Another option is joint transmission, borrowed from the techniques developed for the LTE-Advanced cellular standards, in which neighbouring access points cooperate to become, in effect, a super-base station. It is tricky to achieve because of the need for tight timing synchronisation between the access points but it allows the access points to do a form of beamforming and direct more energy to devices that lie between the cooperating access points.
Though much of the market's attention is focused on faster WiFi, the 802.11 workgroups are attempting to move the core protocol into the low-power, longer-range environments that characterise the internet of things (IoT).
One proposed standard, 802.11bf, would make WiFi operate as a passive motion sensor. Though many systems use signal-strength measurement already for positioning, 802.11bf aims to bolster that with phase and Doppler-effect measurements and cooperation between devices to improve overall accuracy. For widespread motion sensing to be worthwhile, portable devices will need to be able to operate with lower-power versions of WiFi.
Published in 2017, IEEE 802.11ah or HaLow, was the IEEE workgroup's second attempt, following the 802.11af version intended for TV ‘white space’ spectrum, to extend WiFi in another direction: down the frequency chart so it could fill in the apparent gap between low-power wide-area networks and local-area networks.

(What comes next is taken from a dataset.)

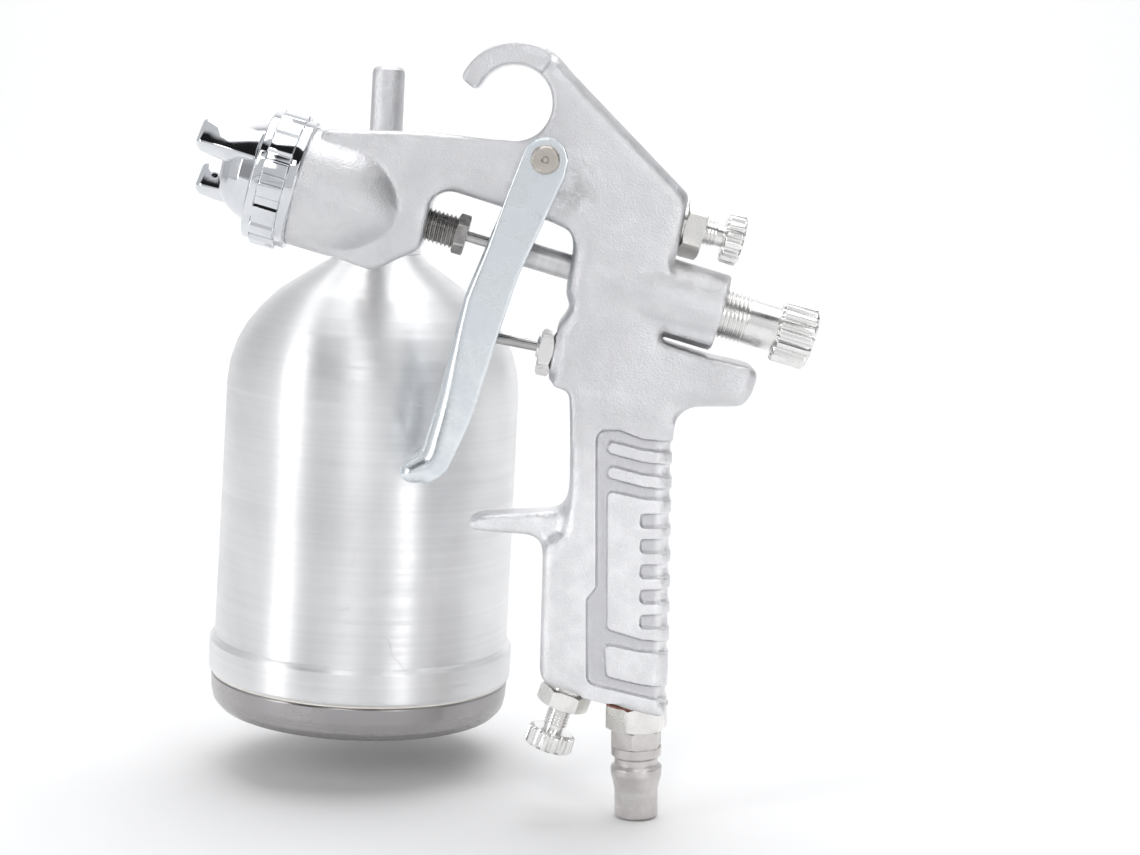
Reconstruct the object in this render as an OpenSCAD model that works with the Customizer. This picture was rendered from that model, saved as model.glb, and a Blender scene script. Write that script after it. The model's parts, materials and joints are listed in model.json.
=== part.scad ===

Above: APs use beamforming to direct transmissions to specific clients, use coordination to avoid interference and coordinate jointly to send data to the clients in range of more than one AP
The protocol uses licence-exempt sub-gigahertz bands to push the achievable range up to 1km. It trades energy against data rate and includes power-saving modes so that devices running off small batteries can use it. HaLow carries over the use orthogonal frequency division multiplexing from the old 802.11a and .11g specifications that drove early use of WiFi, and which continues to be at the core of the newer standards. The use of quadrature-amplitude modulation with as many as 256 symbols (256-QAM) can, in principle, deliver data at up more than 200Mbit/s though far lower rates are more realistic for low-power devices. At the high end, 802.11be will push QAM to 4K symbols.
Recognising that a significant energy consumer in wireless networks is the need for receivers to stay active just in case a message is sent to that node, HaLow took a leaf out of the operating manual for networks like LoRaWAN. These divide the reception window into time slices synchronised with a basestation. A device does not have to listen outside its designated window, so that it can put to sleep not just the host processor but the entire RF subsystem until the internal clock signals that the next window has opened. Gateways will cache data destined for a device with a restricted access window until it is scheduled to wake up and activate its receiver.
The problem with time-slot allocations is an inevitable increase in average latency. The 802.11ba wake-up radio proposal may provide a fix. In this mode, a receiver stays on but can turn off most of its circuit in favour of one that that listens for a specific wakeup packet type, based on a simple on-off key sequence transmitted at low datarates over multiple carriers. The target active power consumption for such a receiver is less than 1mW.
In truth, the 802.11 workgroups have spawned a forest of standards, many of which have not been anywhere near as successful as the comparatively small collection of protocols that remain centred on the traditional home- and office-networking market. The current supply crunch will likely extend the life of the currently mainstream forms of WiFi and push the adoption of WiFi-6 and WiFi-7 further into the future.